▸ Set problem: The listing below is to be output in its exact form.

▸ Data provided:
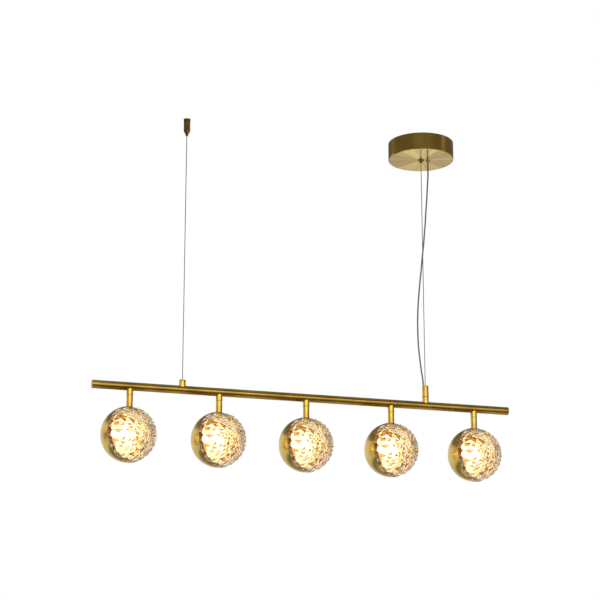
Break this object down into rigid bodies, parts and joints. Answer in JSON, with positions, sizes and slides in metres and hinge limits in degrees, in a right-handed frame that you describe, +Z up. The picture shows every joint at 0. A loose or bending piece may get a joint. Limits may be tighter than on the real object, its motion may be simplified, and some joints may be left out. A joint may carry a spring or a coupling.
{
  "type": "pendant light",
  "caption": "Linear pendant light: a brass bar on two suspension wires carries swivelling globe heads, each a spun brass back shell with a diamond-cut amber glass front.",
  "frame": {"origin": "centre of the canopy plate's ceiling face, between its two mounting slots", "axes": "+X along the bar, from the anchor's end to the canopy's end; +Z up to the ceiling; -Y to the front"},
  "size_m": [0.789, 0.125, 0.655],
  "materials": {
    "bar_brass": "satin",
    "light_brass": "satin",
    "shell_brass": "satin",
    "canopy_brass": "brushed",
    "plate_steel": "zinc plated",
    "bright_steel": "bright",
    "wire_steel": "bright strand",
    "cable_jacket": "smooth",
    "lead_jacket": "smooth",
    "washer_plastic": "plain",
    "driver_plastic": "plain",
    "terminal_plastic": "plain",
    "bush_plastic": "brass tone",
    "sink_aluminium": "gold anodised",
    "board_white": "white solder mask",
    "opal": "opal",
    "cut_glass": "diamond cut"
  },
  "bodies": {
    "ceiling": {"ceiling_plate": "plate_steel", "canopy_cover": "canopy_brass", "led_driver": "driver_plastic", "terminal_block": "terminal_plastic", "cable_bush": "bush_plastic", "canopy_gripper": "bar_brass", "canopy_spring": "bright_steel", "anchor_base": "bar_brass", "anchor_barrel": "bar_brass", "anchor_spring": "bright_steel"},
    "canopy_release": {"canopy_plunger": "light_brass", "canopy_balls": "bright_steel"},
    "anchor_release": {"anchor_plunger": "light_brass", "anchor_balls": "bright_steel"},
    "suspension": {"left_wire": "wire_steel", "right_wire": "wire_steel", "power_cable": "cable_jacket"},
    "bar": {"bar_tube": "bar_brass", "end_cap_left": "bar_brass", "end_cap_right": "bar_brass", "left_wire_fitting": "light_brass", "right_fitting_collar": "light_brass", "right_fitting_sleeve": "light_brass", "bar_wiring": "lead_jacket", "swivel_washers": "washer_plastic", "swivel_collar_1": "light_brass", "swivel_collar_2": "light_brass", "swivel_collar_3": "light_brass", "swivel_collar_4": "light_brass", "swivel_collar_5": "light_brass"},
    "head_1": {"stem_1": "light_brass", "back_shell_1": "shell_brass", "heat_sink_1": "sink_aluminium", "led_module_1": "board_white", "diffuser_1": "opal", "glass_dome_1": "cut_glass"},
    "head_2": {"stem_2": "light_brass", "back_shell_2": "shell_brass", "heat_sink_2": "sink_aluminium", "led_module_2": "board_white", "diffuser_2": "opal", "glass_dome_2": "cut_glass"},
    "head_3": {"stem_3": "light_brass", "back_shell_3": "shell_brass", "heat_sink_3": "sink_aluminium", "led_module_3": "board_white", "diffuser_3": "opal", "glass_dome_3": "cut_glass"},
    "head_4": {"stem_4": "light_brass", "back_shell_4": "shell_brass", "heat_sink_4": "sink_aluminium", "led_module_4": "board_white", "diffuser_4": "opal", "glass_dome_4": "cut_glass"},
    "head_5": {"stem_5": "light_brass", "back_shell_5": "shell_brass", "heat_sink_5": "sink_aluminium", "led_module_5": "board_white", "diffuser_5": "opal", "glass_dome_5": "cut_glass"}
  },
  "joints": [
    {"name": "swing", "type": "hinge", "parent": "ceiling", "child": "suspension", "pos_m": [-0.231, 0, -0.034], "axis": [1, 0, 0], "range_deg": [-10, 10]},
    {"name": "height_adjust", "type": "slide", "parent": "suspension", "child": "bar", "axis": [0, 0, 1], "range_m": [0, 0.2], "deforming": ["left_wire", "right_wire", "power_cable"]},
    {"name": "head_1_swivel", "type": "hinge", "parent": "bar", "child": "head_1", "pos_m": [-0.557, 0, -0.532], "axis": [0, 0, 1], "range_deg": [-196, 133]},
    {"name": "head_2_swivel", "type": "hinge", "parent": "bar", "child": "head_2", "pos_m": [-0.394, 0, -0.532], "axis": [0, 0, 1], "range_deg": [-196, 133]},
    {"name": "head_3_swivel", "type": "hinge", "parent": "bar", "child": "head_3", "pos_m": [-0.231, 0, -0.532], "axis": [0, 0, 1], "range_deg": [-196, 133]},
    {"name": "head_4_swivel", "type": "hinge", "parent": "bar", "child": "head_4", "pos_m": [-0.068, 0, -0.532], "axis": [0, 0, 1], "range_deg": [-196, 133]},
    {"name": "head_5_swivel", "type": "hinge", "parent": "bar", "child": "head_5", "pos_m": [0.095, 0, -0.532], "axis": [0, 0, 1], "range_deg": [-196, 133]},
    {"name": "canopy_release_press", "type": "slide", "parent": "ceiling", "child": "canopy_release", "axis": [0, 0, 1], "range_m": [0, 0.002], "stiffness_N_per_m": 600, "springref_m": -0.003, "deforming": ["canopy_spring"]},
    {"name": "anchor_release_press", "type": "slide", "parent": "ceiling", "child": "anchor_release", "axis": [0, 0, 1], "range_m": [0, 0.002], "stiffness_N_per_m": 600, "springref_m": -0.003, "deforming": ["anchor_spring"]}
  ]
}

▸ Result of the task:
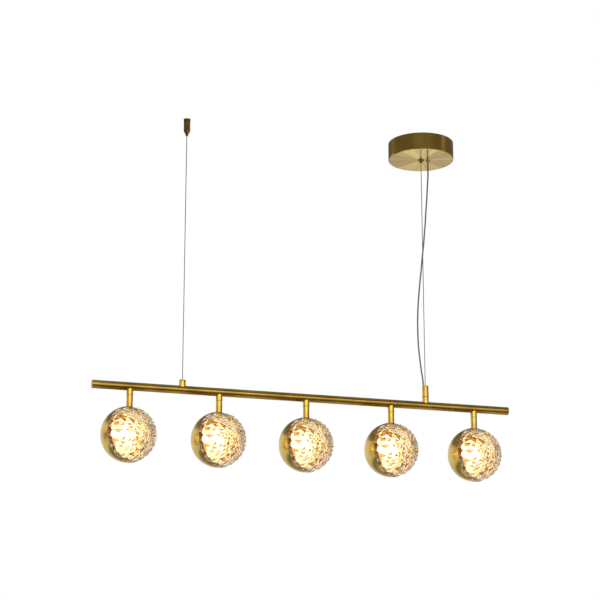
Break this object down into rigid bodies, parts and joints. Answer in JSON, with positions, sizes and slides in metres and hinge limits in degrees, in a right-handed frame that you describe, +Z up. The picture shows every joint at 0. A loose or bending piece may get a joint. Limits may be tighter than on the real object, its motion may be simplified, and some joints may be left out. A joint may carry a spring or a coupling.
{
  "type": "pendant light",
  "caption": "Linear pendant light: a brass bar on two suspension wires carries swivelling globe heads, each a spun brass back shell with a diamond-cut amber glass front.",
  "frame": {"origin": "centre of the canopy plate's ceiling face, between its two mounting slots", "axes": "+X along the bar, from the anchor's end to the canopy's end; +Z up to the ceiling; -Y to the front"},
  "size_m": [0.789, 0.125, 0.655],
  "materials": {
    "bar_brass": "satin",
    "light_brass": "satin",
    "shell_brass": "satin",
    "canopy_brass": "brushed",
    "plate_steel": "zinc plated",
    "bright_steel": "bright",
    "wire_steel": "bright strand",
    "cable_jacket": "smooth",
    "lead_jacket": "smooth",
    "washer_plastic": "plain",
    "driver_plastic": "plain",
    "terminal_plastic": "plain",
    "bush_plastic": "brass tone",
    "sink_aluminium": "gold anodised",
    "board_white": "white solder mask",
    "opal": "opal",
    "cut_glass": "diamond cut"
  },
  "bodies": {
    "ceiling": {"ceiling_plate": "plate_steel", "canopy_cover": "canopy_brass", "led_driver": "driver_plastic", "terminal_block": "terminal_plastic", "cable_bush": "bush_plastic", "canopy_gripper": "bar_brass", "canopy_spring": "bright_steel", "anchor_base": "bar_brass", "anchor_barrel": "bar_brass", "anchor_spring": "bright_steel"},
    "canopy_release": {"canopy_plunger": "light_brass", "canopy_balls": "bright_steel"},
    "anchor_release": {"anchor_plunger": "light_brass", "anchor_balls": "bright_steel"},
    "suspension": {"left_wire": "wire_steel", "right_wire": "wire_steel", "power_cable": "cable_jacket"},
    "bar": {"bar_tube": "bar_brass", "end_cap_left": "bar_brass", "end_cap_right": "bar_brass", "left_wire_fitting": "light_brass", "right_fitting_collar": "light_brass", "right_fitting_sleeve": "light_brass", "bar_wiring": "lead_jacket", "swivel_washers": "washer_plastic", "swivel_collar_1": "light_brass", "swivel_collar_2": "light_brass", "swivel_collar_3": "light_brass", "swivel_collar_4": "light_brass", "swivel_collar_5": "light_brass"},
    "head_1": {"stem_1": "light_brass", "back_shell_1": "shell_brass", "heat_sink_1": "sink_aluminium", "led_module_1": "board_white", "diffuser_1": "opal", "glass_dome_1": "cut_glass"},
    "head_2": {"stem_2": "light_brass", "back_shell_2": "shell_brass", "heat_sink_2": "sink_aluminium", "led_module_2": "board_white", "diffuser_2": "opal", "glass_dome_2": "cut_glass"},
    "head_3": {"stem_3": "light_brass", "back_shell_3": "shell_brass", "heat_sink_3": "sink_aluminium", "led_module_3": "board_white", "diffuser_3": "opal", "glass_dome_3": "cut_glass"},
    "head_4": {"stem_4": "light_brass", "back_shell_4": "shell_brass", "heat_sink_4": "sink_aluminium", "led_module_4": "board_white", "diffuser_4": "opal", "glass_dome_4": "cut_glass"},
    "head_5": {"stem_5": "light_brass", "back_shell_5": "shell_brass", "heat_sink_5": "sink_aluminium", "led_module_5": "board_white", "diffuser_5": "opal", "glass_dome_5": "cut_glass"}
  },
  "joints": [
    {"name": "swing", "type": "hinge", "parent": "ceiling", "child": "suspension", "pos_m": [-0.231, 0, -0.034], "axis": [1, 0, 0], "range_deg": [-10, 10]},
    {"name": "height_adjust", "type": "slide", "parent": "suspension", "child": "bar", "axis": [0, 0, 1], "range_m": [0, 0.2], "deforming": ["left_wire", "right_wire", "power_cable"]},
    {"name": "head_1_swivel", "type": "hinge", "parent": "bar", "child": "head_1", "pos_m": [-0.557, 0, -0.532], "axis": [0, 0, 1], "range_deg": [-196, 133]},
    {"name": "head_2_swivel", "type": "hinge", "parent": "bar", "child": "head_2", "pos_m": [-0.394, 0, -0.532], "axis": [0, 0, 1], "range_deg": [-196, 133]},
    {"name": "head_3_swivel", "type": "hinge", "parent": "bar", "child": "head_3", "pos_m": [-0.231, 0, -0.532], "axis": [0, 0, 1], "range_deg": [-196, 133]},
    {"name": "head_4_swivel", "type": "hinge", "parent": "bar", "child": "head_4", "pos_m": [-0.068, 0, -0.532], "axis": [0, 0, 1], "range_deg": [-196, 133]},
    {"name": "head_5_swivel", "type": "hinge", "parent": "bar", "child": "head_5", "pos_m": [0.095, 0, -0.532], "axis": [0, 0, 1], "range_deg": [-196, 133]},
    {"name": "canopy_release_press", "type": "slide", "parent": "ceiling", "child": "canopy_release", "axis": [0, 0, 1], "range_m": [0, 0.002], "stiffness_N_per_m": 600, "springref_m": -0.003, "deforming": ["canopy_spring"]},
    {"name": "anchor_release_press", "type": "slide", "parent": "ceiling", "child": "anchor_release", "axis": [0, 0, 1], "range_m": [0, 0.002], "stiffness_N_per_m": 600, "springref_m": -0.003, "deforming": ["anchor_spring"]}
  ]
}